In hindsight this was obviously a mistake. We were young and genuinely loved the App Store. We bought the kool-aid (and still drinking it to be honest) that this a new better way to consume content. So we wanted to be as native as possible and take full advantage from the power of being native. We never thought Apple would someday object to us helping promote their platform.


What was the profit angle your team was planning on?


Their email has this: they got a cut of order volume.


Honestly, making fun of old platforms like the web (which isn't even that old) suggests that the writer is the kind of wide-eyed business huckster playing into Americans' cultural affinity for new tech, and folks like that are a huge chunk of the reason why we have so much technology churn today

Old, mature technology is a treasure. Not something to make fun of


This is a rude and unkind way to refer another person in this conversation (the poster two comments up from you in the thread and the author of the letter in question). Reconsider your approach.


Web development absolutely epitomizes this same technology churn.
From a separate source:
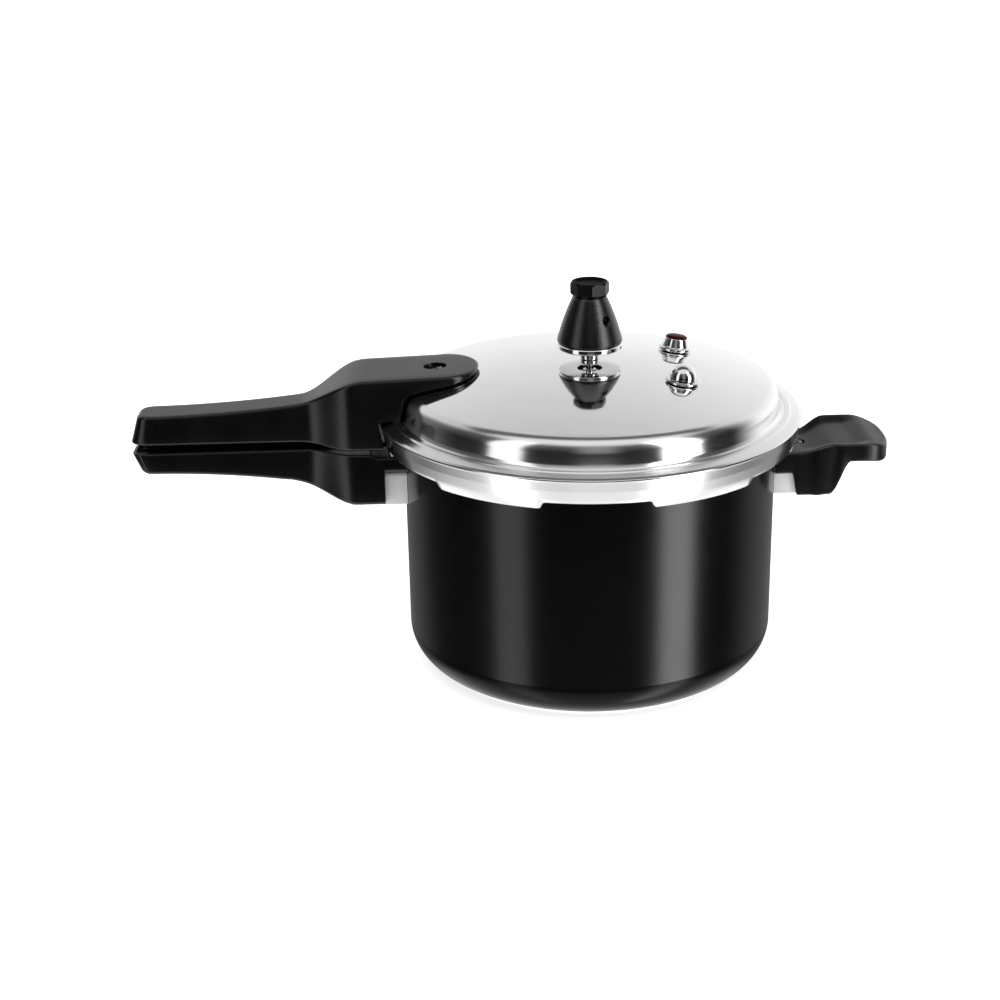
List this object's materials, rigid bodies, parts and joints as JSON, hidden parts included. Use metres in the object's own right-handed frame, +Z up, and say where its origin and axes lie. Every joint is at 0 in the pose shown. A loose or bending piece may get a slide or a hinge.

Regardless if one personally sticks to older standards but its impossible to ignore the large section of commercial web applications that are just as much on the tech churn treadmill.


> just as much on the tech churn treadmill.

Really? I doubt you could run an app written for Android in 2010 (2.2 Froyo) today. But a website written in 2010 using HTML, Javascript, and CSS and no plugins will almost always work.


I use a shopping list app[1] that was last updated in January 2011 (so pretty close to 2010) and still works fine. The UI is huge and blurry, but it works.

[1] https://f-droid.org/app/caldwell.ben.trolly


Aintcha kinda makin' the opposition's point? That usage case is at a bare-minimum level of dead-simple and minimal-time-in-app usage. Any app with a more involved workflow would effectively be considered obsolete due to being so inferior.


I don't know, I wasn't necessarily making a point, just giving a counter-example. And this simple app is hardly inferior - I use it because I like it.


As a counter point, there are always some business oldsters who remain attached to their old technology stack, don't really contribute anything to moving innovation forward, and arrive 5 years after a tech has matured with wisecracks which are technology's equivalent of "If you wait long enough, everything reverts to the mean". Sure, but I think we already know that.

Besides, I am not sure how anyone can argue that the level of churn is bad, considering that it is usually proportional to the volume of new ideas and an eventual winner emerging (albeit not always in a meritocratic fashion).


I don't know if you meant to, but you just described Steve Jobs.


I've described a lot of technology businesspeople. At least Jobs had vision.


Silverlight? What did you use it for? The only public Silerlight code I ever came across was Netflix’s client for Windows Internet Explorer around 2010-2012, then everyone switched to Widevine.


I can tell you the software provider in the insurance industry requires its claims adjusters to use IE10 and Silverlight to file a claim. Every house damaged by wind, every flood claim, etc. all goes through a Silverlight interface.


I was using it to make GUI-centric web apps. Back then, web applications were a nightmare, and the idea of being able to have .NET for layout instead of the mess that html/css layout was at that time, was compelling.


Netflix and a tower defence game on Facebook I used to play are the only I know.


If I'm not mistaken I think MLB Advanced Media used it for a time, as well.


Riot’s League of Legends launcher’s was done in Silverlight for a while.


I think you meant Adobe Air?


You’re totally right! My mistake


IIUC a web app is essentially a some very old though popular protocols plus a web browser as the runtime. IMO it will always lag behind a native app in terms of access to OS capabilities and runtime efficiency.


Much like a "desktop" app will always lag behind bare metal software in terms of access to hardware capabilities and runtime efficiency.

That's a caricature, but all these platforms provide a variety of scaffolding and security, and the optimal setup is non-obvious.


> and what I "learned" about that platform is useless.

Most of what I’ve learned about Silverlight was directly reusable for the rest of MS XAML platforms: WPF, WinRT, UWP, and now WinUI.